EXERCISE INSTRUCTIONS ▸ Emit an exact copy of the lines running from the start of the records to the line containing "and a block", both included.

● ● ● ●

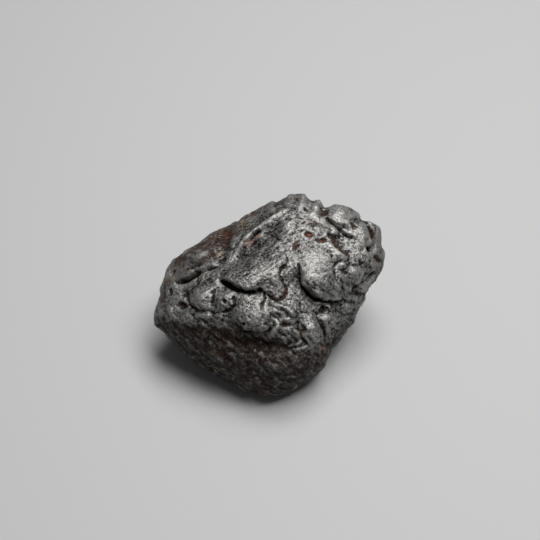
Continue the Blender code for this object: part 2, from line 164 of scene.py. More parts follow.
def block(directions):
    """Points of the rounded block along the directions."""
    total = np.zeros(len(directions))
    for heading, tilt, distance in FACES:
        share = np.maximum(directions @ face_normal(heading, tilt), 0) / distance
        total += share ** EDGE_CRISPNESS
    return directions * (total ** (-1 / EDGE_CRISPNESS))[:, None]


print("block of", len(FACES), "faces, from", min(face[2] for face in FACES), "mm off the middle")

# %% A ball of points pushed into the block
FULL_GRID = 128
GRID = FULL_GRID
FRONT_SHARE = 0.3


def start_grid():
    """A cube's grid pushed out to a ball, closer set on the side that shows: the mesh and its directions."""
    bm = bmesh.new()
    bmesh.ops.create_cube(bm, size=2.0)
    bmesh.ops.subdivide_edges(bm, edges=bm.edges[:], cuts=GRID - 1, use_grid_fill=True)
    mesh = bpy.data.meshes.new("meteorite_crust")
    bm.to_mesh(mesh)
    bm.free()
    corners = np.empty(len(mesh.vertices) * 3)
    mesh.vertices.foreach_get("co", corners)
    # The tangent sets the grid's lines at even angles, so that its squares are all of about one size.
    corners = np.tan(corners.reshape(-1, 3) * math.pi / 4)
    ball = corners[:, :1] * RIGHT + corners[:, 1:2] * UP + corners[:, 2:] * TOWARD
    ball /= np.linalg.norm(ball, axis=1)[:, None]
    ball += FRONT_SHARE * TOWARD
    ball /= np.linalg.norm(ball, axis=1)[:, None]
    return mesh, ball


crust_mesh, ball = start_grid()
block_points = block(ball)
print("grid of", len(block_points), "points, and a block of", np.ptp(block_points, axis=0).round(1), "mm")

# %% [markdown]
# ## The outline
#
# The outline is what the eye checks first, so it isn't left to chance: the block's points are drawn in or
# out across the sight line until their rim meets a short list of measured points. The first fits are smooth
# and reach deep. The last are sharp but stay near the rim, so that a notch in the outline doesn't plough a
# furrow across the whole face.
#
# The points are how far right and up the rim shows, in mm, clockwise from its left end.

# %% The outline to meet
OUTLINE = (
    (-29.1, -5), (-28.75, -2.5), (-27.75, 0.25), (-27.25, 3), (-26.75, 5), (-26, 7), (-24.5, 9.25),
    (-22.5, 10.75), (-20, 12), (-18, 13.25), (-16.25, 14.5), (-14.5, 15.75), (-12.5, 16.75), (-10, 17.75),
    (-8, 18.75), (-6.25, 20), (-4.25, 21.25), (-2, 22.5), (0, 23.5), (1.75, 23.75), (3.25, 24.75),
    (5, 25.5), (6.75, 25.5), (8.5, 25.5), (9.75, 24.5), (11, 24), (12.25, 24), (13.25, 23), (14, 22.5),
    (15.25, 22.75), (16.5, 23.25), (18, 23), (19.5, 22.5), (21, 21.5), (22, 20.75), (23, 19.5),
    (23.5, 19), (25, 19), (26.25, 18.25), (27.5, 17), (28.25, 15.5), (28.5, 13.75), (28.75, 12),
    (29, 9.25), (28.75, 7.25), (28, 5.25), (27, 3.5), (25.75, 1.75), (24.5, 0.25), (24, -1.25), (23, -3),
    (22, -4.75), (21, -6.75), (19.75, -8.5), (18.5, -10.25), (17, -12), (15.5, -13.75), (14.75, -15.75),
    (14, -17.75), (12.5, -19.5), (10.75, -20.75), (8.75, -22), (6.75, -23.25), (4.5, -24.25), (2, -25),
    (-0.5, -25.25), (-3, -25), (-6, -24), (-9, -22.5), (-12, -21), (-15, -19.25), (-18, -17.5),
    (-20.5, -15.75), (-22.5, -14), (-24, -12.5), (-25.25, -11.25), (-26.5, -10), (-27.75, -9),
    (-28.75, -7.25),
)
print("outline of", len(OUTLINE), "points")

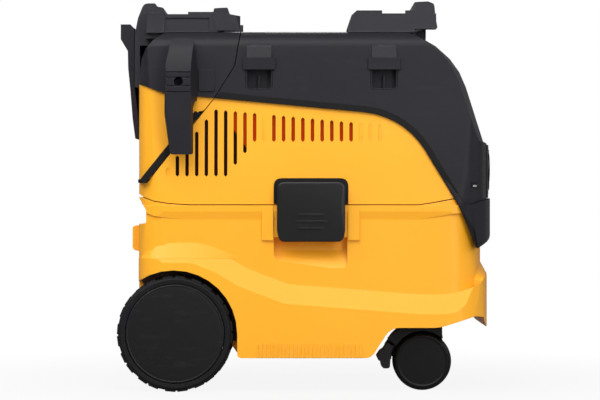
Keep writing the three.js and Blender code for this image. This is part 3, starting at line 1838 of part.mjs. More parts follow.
function rearDock() {
  const x0 = rearWallX + 9;
  const x1 = rearWallX + 94;
  const inner = dockHalf - dockWallThickness;
  const lowZ = hoodTopZ - 5;
  const sideWall = rounded(
    [
      [x0, inner],
      [x1 + 4, inner],
      [x1 + 32, inner - 66],
      [x1 + 40, inner - 66],
      [x1 + 12, dockHalf, 3],
      [x0, dockHalf, 3],
    ],
    3,
  );
  const lowWall = dockWall(sideWall, lowZ, dockTopZ - 3);
  const highWall = dockWall(
    rounded([
      [rearWallX + 66, inner],
      [x1 + 4, inner],
      [x1 + 32, inner - 66],
      [x1 + 40, inner - 66],
      [x1 + 12, dockHalf, 3],
      [rearWallX + 66, dockHalf],
    ]),
    dockTopZ - 4,
    dockTopZ,
  );
  const endBlock = dockWall(
    rectangle(x0 + 1, inner - 12, x0 + 26, dockHalf + 1.5, 2),
    lowZ,
    dockTopZ - 1,
  );
  const panelGroove = rectangle(x0 + 27, hoodTopZ - 3, x1, dockTopZ - 8);
  const groove = join(
    acrossY(panelGroove, dockHalf - 2, dockHalf + 3),
    acrossY(panelGroove, -dockHalf - 3, 2 - dockHalf),
  );
  // The horn stands behind the case and runs down the machine's back.
  const horn = acrossY(
    rounded(
      [
        [rearWallX + 28, hoodTopZ - 10],
        [rearWallX + 34, hoodTopZ + 22],
        [rearWallX + 32, hoodTopZ + hornHeight - 6, 4],
        [rearWallX + 22, hoodTopZ + hornHeight - 4],
        [rearWallX + 20.5, hoodTopZ + hornHeight, 1.5],
        [rearWallX + 5, hoodTopZ + hornHeight, 8],
        [rearWallX - 3, hoodTopZ + 17, 20],
        [rearWallX - 7, hoodTopZ - 4, 12],
        [rearWallX - 7.2, hoodTopZ - 76],
        [rearWallX - 2, hoodTopZ - 77],
        [rearWallX + 3, hoodTopZ - 40, 30],
        [rearWallX + 16, hoodTopZ - 14, 8],
      ],
      3,
    ),
    -125,
    125,
  );
  const floor = box(x0, x1 + 20, -inner - 1, inner + 1, hoodTopZ - 12, dockFloorZ);
  // The lug at the front of the floor that locates the case.
  const lug = acrossY(
    rounded([
      [x1 - 3, dockFloorZ - 2],
      [x1 + 26, dockFloorZ - 2],
      [x1 + 22, hoodTopZ + hornHeight, 2],
      [x1 + 3, hoodTopZ + hornHeight - 1, 2],
    ]),
    -56,
    56,
  );
  const seat = hoodForm(fit);
  const clearSeam = box(seamTopX - 4, frontX, -200, 200, 0, hoodTopZ + 0.6);
  const coverSpace = headForm(fit).intersect(behindSeam(0));
  // The wings' ends lean, wider below.
  const lean = acrossY(
    [
      [x1 + 60, lowZ - 30],
      [x1 + 60, dockTopZ + 5],
      [x1 + 2, dockTopZ + 5],
      [x1 + 12, hoodTopZ],
    ].map(([x, z]) => new THREE.Vector2(x, z)),
    inner - 1,
    dockHalf + 5,
  );
  const walls = cut(join(lowWall, highWall), lean, mirrored(lean));
  const body = join(walls, endBlock, horn, floor, lug);
  return cut(body, groove, seat, coverSpace, clearSeam);
}

function frontDock() {
  const x0 = frontWallX - 178;
  const x1 = frontWallX - 97;
  const inner = dockHalf - dockWallThickness;
  const lowZ = hoodTopZ - 4;
  const wallOutline = (x) =>
    rounded([
      [x0 - 9, inner - 66],
      [x0 + 2, inner - 66],
      [x0 + 12, inner],
      [x, inner],
      [x, dockHalf],
      [x0 - 9, dockHalf, 2],
    ]);
  // The rear end of each wall leans.
  const lean = acrossY(
    [
      [x0 - 40, lowZ - 30],
      [x0 - 9, lowZ - 30],
      [x0 - 9, hoodTopZ + 1],
      [x0 - 3, dockTopZ - 4.6],
      [x0 + 4.4, dockTopZ + 2.2],
      [x0 - 40, dockTopZ + 2.2],
    ].map(([x, z]) => new THREE.Vector2(x, z)),
    -dockHalf - 5,
    dockHalf + 5,
  );
  const lowWall = dockWall(wallOutline(x1), lowZ, dockTopZ - 2);
  const highRear = dockWall(wallOutline(x0 + 38), dockTopZ - 3, dockTopZ + 2);
  const highFront = dockWall(
    rectangle(x1 - 12, inner, x1, dockHalf),
    dockTopZ - 3,
    dockTopZ + 2,
  );
  const horn = acrossY(
    rounded(
      [
        [x1 - 1, hoodTopZ + 0.6],
        [x1 + 31, hoodTopZ + 0.6, 2],
        [x1 + 28, hoodTopZ + 18, 20],
        [x1 + 26.5, hoodTopZ + hornHeight - 3, 5],
        [x1 + 18, hoodTopZ + hornHeight, 4],
        [x1 - 1, hoodTopZ + hornHeight - 1, 3],
      ],
      3,
    ),
    -dockHalf,
    dockHalf,
  );
  const floor = box(x0 + 4, x1 + 2, -inner - 1, inner + 1, hoodTopZ - 12, dockFloorZ);
  // The foot under the horn fills the space over the hood's falling nose.
  const foot = acrossY(
    [
      [x1 - 30, hoodTopZ + 1],
      [x1 - 30, hoodTopZ - 8],
      [x1 - 2, hoodTopZ - 5],
      [x1 + 15, hoodTopZ + 1],
    ].map(([x, z]) => new THREE.Vector2(x, z)),
    -dockHalf + 2,
    dockHalf - 2,
  );
  const walls = cut(join(lowWall, highRear, highFront), lean);
  return cut(join(walls, horn, floor, foot), hoodForm(fit));
}

// ---------------------------------------------------------------------------
// Assembly
// ---------------------------------------------------------------------------
piece("tank_shell", tankShell(), "yellow");
piece("chin_cover", chinCover(), "black");
piece("inlet_socket", inletSocket(), "darkBlack");

const axleReach = wheelY + hubLength - wheelWidth / 2 + 3.6;
piece("rear_axle", rodY(axleRadius, wheelX, wheelRadius, -axleReach, axleReach, 20), "steel");

for (const [name, side] of [["right", -1], ["left", 1]]) {
  const hubFaceY = wheelY + hubLength - wheelWidth / 2 + fit;
  const clip = cut(
    rodY(11, wheelX, wheelRadius, hubFaceY, hubFaceY + 2, 16),
    rodY(axleRadius + fit, wheelX, wheelRadius, hubFaceY - 1, hubFaceY + 3, 16),
  );
  piece(`axle_clip_${name}`, side > 0 ? clip : mirrored(clip), "steel");
  const wheel = new THREE.Group();
  wheel.position.set(wheelX, side * wheelY, wheelRadius);
  if (side < 0) wheel.rotation.z = Math.PI;
  machine.add(wheel);
  piece(`tyre_${name}`, tyre(), "rubber", wheel);
  piece(`rim_${name}`, rim(), "black", wheel);
  piece(`wheel_cap_${name}`, wheelCap(), "black", wheel);
}

for (const [name, side, turn] of [["right", -1, 0], ["left", 1, Math.PI / 2]]) {
  const caster = new THREE.Group();
  caster.position.set(stemX, side * casterY, 0);
  caster.rotation.z = turn;
  machine.add(caster);
  piece(`caster_body_${name}`, casterBody(), "darkBlack", caster);
  piece(`caster_stem_${name}`, casterStem(), "steel", caster);
  piece(`caster_axle_${name}`, casterAxle(), "steel", caster);
  piece(`caster_wheel_a_${name}`, mirrored(casterWheel()), "black", caster);
  piece(`caster_wheel_b_${name}`, casterWheel(), "black", caster);
  piece(`brake_pedal_${name}`, brakePedal(), "darkBlack", caster);
}

piece("tank_seal", tankSeal(), "rubber");
piece("base_plate", basePlate(), "darkBlack");
piece("head_shell", headShell(), "yellow");
piece("hood", hood(), "black");
piece("control_panel", controlPanel(), "darkBlack");
piece("mode_knob", knob(...knobPlaces[0]), "black");
piece("suction_knob", knob(...knobPlaces[1]), "black");
piece("tool_socket", toolSocket(), "darkBlack");
piece("socket_flap", socketFlap(), "darkBlack");
piece("control_board", controlBoard(), "board");
piece("level_probe", levelProbe(), "steel");
piece("fan_housing", fanHousing(), "darkBlack");
piece("motor", motor(), "steel");
piece("motor_yoke", motorYoke(), "darkBlack");
piece("cord_gland", cordGland(), "darkBlack");
piece("cover_lock", coverLock(), "black");

for (const [name, side] of [["right", -1], ["left", 1]]) {
  const turned = (body) => (side > 0 ? body : mirrored(body));
  piece(`latch_${name}`, turned(latch()), "darkBlack");
  const pin = rodX(pinRadius, latchPivotY, latchPivotZ, latchX - 36, latchX + 36, 14);
  piece(`latch_pin_${name}`, turned(pin), "steel");
  piece(`strap_loop_rear_${name}`, turned(strapLoop(loopPlaces[0])), "black");
  piece(`strap_loop_front_${name}`, turned(strapLoop(loopPlaces[1])), "black");
  piece(`filter_${name}`, filter(side), "paper");
  piece(`side_hook_${name}`, turned(sideHook()), "black");
  piece(`hook_screw_${name}`, turned(hookScrew()), "steel");
}

piece("rear_cover", rearCover(), "yellow");
piece("rear_hood", rearHood(), "black");
piece("cover_hinge_pin", coverHingePin(), "steel");
piece("rear_hook", rearHook(), "black");
piece("rear_dock", rearDock(), "black");
piece("front_dock", frontDock(), "black");

export default machine;
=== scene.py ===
# %% [markdown]
# # A wheeled shop vacuum, dressed for its picture
# The machine arrives as separate moulded parts that already have their true
# sizes and joints. Here each part gets its finish, and the round or soft-edged
# parts get a finer model in place of the faceted one.

import json
import math

import bmesh
import bpy
from mathutils import Matrix, Vector
from mathutils.bvhtree import BVHTree

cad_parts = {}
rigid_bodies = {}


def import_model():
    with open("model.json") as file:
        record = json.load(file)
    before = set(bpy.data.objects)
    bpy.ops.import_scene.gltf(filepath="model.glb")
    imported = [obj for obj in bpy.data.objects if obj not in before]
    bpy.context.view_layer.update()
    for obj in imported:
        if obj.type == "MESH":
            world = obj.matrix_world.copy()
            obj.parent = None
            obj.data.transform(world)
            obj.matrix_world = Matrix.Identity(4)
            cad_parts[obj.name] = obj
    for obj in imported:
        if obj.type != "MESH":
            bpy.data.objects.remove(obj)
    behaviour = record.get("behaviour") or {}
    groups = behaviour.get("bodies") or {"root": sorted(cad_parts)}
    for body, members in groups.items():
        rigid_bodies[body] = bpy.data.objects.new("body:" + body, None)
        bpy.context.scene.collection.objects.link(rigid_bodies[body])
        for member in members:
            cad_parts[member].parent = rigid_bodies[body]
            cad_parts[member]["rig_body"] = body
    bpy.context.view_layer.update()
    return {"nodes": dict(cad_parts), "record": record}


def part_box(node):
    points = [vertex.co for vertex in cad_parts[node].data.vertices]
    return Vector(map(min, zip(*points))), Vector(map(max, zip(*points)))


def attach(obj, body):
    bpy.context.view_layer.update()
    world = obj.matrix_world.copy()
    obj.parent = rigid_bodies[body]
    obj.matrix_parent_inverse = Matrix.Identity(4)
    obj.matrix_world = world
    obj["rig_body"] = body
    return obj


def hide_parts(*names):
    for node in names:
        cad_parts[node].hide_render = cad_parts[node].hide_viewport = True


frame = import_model()
MM = 0.001
SIDES = ((-1, "right"), (1, "left"))  # the way along Y, and the word in the names

# %% [markdown]
# ## The camera
# A long lens far away keeps the side of the machine square, with hardly any
# perspective. It looks level along +Y, from a little behind the middle.

# %% Camera
def new_object(name, data):
    made = bpy.data.objects.new(name, data)
    bpy.context.scene.collection.objects.link(made)
    return made


camera_data = bpy.data.cameras.new("side_camera")
camera_data.sensor_width = 36
camera_data.lens = 142.86
camera_data.clip_end = 20
camera = new_object("side_camera", camera_data)
camera.location = (-10.6 * MM, -3333 * MM, 254 * MM)
camera.rotation_euler = (math.radians(90), 0, 0)
bpy.context.scene.camera = camera
bpy.context.scene.view_settings.view_transform = "Standard"
print("camera stands off by", round(abs(camera.location.y), 2), "m")

# %% [markdown]
# ## Node helpers
# Materials are small networks of nodes. These helpers place a node, set its
# sockets by name, and join two sockets, so that a network reads like a recipe.

# %% Node helpers
def add_node(tree, kind, at=(0, 0), **settings):
    """Places a node and sets its sockets or properties by name."""
    made = tree.nodes.new(kind)
    made.location = at
    for key, value in settings.items():
        if key in made.inputs:
            made.inputs[key].default_value = value
        else:
            setattr(made, key, value)
    return made


def stretch(tree, at, source=(0, 1), target=(0, 1)):
    """A map range node: one span of values is stretched over another."""
    made = add_node(tree, "ShaderNodeMapRange", at)
    for label, value in zip(("From Min", "From Max", "To Min", "To Max"), (*source, *target)):
        made.inputs[label].default_value = value
    return made


def mix_colours(tree, at, **colours):
    """A mix of the colours A and B. One that isn't given comes by a link."""
    made = add_node(tree, "ShaderNodeMix", at, data_type="RGBA")
    for label, colour in colours.items():
        made.inputs[label].default_value = (*colour, 1)
    return made


def new_group(name, inputs, outputs):
    """A node group whose inputs and outputs are plain numbers."""
    group = bpy.data.node_groups.new(name, "ShaderNodeTree")
    number = "NodeSocketFloat"
    for label, value in inputs.items():
        socket = group.interface.new_socket(label, in_out="INPUT", socket_type=number)
        socket.default_value = value
    for label in outputs:
        group.interface.new_socket(label, in_out="OUTPUT", socket_type=number)
    start = add_node(group, "NodeGroupInput", (-900, 0))
    end = add_node(group, "NodeGroupOutput", (900, 0))
    return group, start, end


# %% [markdown]
# ## Worn edges
# Where plastic is handled, its outer corners lose their texture first and turn
# a little paler. A bevel node feels how near a corner is: its rounded normal
# differs from the true normal there. The difference, broken up by noise, is a
# mask that any material can use.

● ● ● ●

ANSWER TO THE EXERCISE ▸
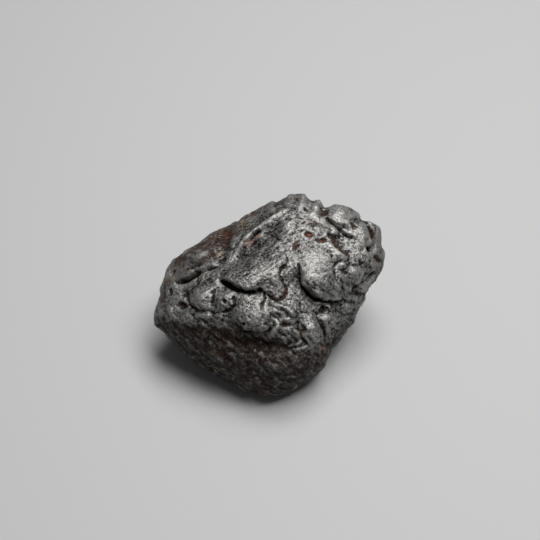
Continue the Blender code for this object: part 2, from line 164 of scene.py. More parts follow.
def block(directions):
    """Points of the rounded block along the directions."""
    total = np.zeros(len(directions))
    for heading, tilt, distance in FACES:
        share = np.maximum(directions @ face_normal(heading, tilt), 0) / distance
        total += share ** EDGE_CRISPNESS
    return directions * (total ** (-1 / EDGE_CRISPNESS))[:, None]


print("block of", len(FACES), "faces, from", min(face[2] for face in FACES), "mm off the middle")

# %% A ball of points pushed into the block
FULL_GRID = 128
GRID = FULL_GRID
FRONT_SHARE = 0.3


def start_grid():
    """A cube's grid pushed out to a ball, closer set on the side that shows: the mesh and its directions."""
    bm = bmesh.new()
    bmesh.ops.create_cube(bm, size=2.0)
    bmesh.ops.subdivide_edges(bm, edges=bm.edges[:], cuts=GRID - 1, use_grid_fill=True)
    mesh = bpy.data.meshes.new("meteorite_crust")
    bm.to_mesh(mesh)
    bm.free()
    corners = np.empty(len(mesh.vertices) * 3)
    mesh.vertices.foreach_get("co", corners)
    # The tangent sets the grid's lines at even angles, so that its squares are all of about one size.
    corners = np.tan(corners.reshape(-1, 3) * math.pi / 4)
    ball = corners[:, :1] * RIGHT + corners[:, 1:2] * UP + corners[:, 2:] * TOWARD
    ball /= np.linalg.norm(ball, axis=1)[:, None]
    ball += FRONT_SHARE * TOWARD
    ball /= np.linalg.norm(ball, axis=1)[:, None]
    return mesh, ball


crust_mesh, ball = start_grid()
block_points = block(ball)
print("grid of", len(block_points), "points, and a block of", np.ptp(block_points, axis=0).round(1), "mm")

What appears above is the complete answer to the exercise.